If we entered the list traversal, then there is at least one entry on the list. This logic was here before and my patch doesn't change it.

glebius marked an inline comment as done.

Address markj@'s comments.

Seems ok to me, with the caveat that I'm not very familiar with the TCP stack.

sys/netinet/tcp_hostcache.c
317

Ok. I just generally dislike using flag variables to determine what kind of synchronization is being used. It is not just a matter of style, this kind of thing makes it harder to read, to write assertions, to get useful results from static analysis, etc.. But this is not my code. :)

546

The compiler will ensure that each field is naturally aligned, unless you specifically force it not to.

I agree with what you wrote. I think you should keep the atomics. The change I'm suggesting is to add corresponding atomic_loads. Again, it shows that data races are possible, and thus provides hints for both the reader and for tools that try to automatically detect data races, like KCSAN. Right now we are not very good about this, but at least we can try to avoid it in new code.

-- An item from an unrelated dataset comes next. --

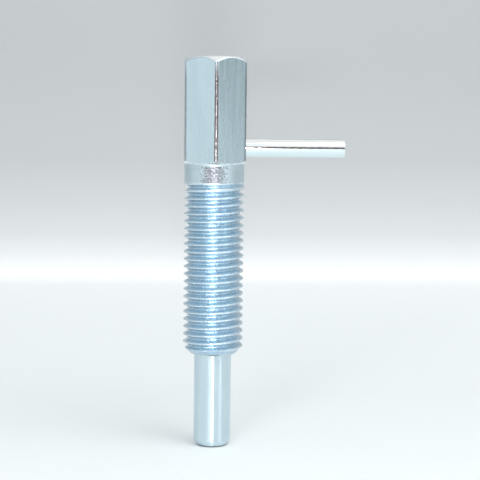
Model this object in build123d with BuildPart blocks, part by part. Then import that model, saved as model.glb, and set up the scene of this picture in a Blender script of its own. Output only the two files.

Use atomic loads when reading hostcache values, as suggested by Mark.

sys/netinet/tcp_hostcache.c
366
770–771

As Mark suggested split tcp_hc_lookup() into lookup-for-read and
lookup-for-write versions, and then inline the latter into tcp_hc_update().

As Mark says make locking semantics clearer. Also removes passing
pointers to pointers.

markj added inline comments.
sys/netinet/tcp_hostcache.c
480

These checks should probably be in their own function.

sys/netinet/tcp_hostcache.c
480

The cycles are now different. For update we keep the previous pointer and for read lookup we don't.

I can reduce copy-n-paste in the hash calculation, though.

Reduce copy-n-paste: macro for hash and tcp_hc_cmp().

sys/netinet/tcp_hostcache.c
510

This check was added to make sure no undetected race (depite the row lock) exists and leads to accounting errors.

This revision was not accepted when it landed; it landed in state Needs Review.Apr 20 2021, 5:06 PM
This revision was automatically updated to reflect the committed changes.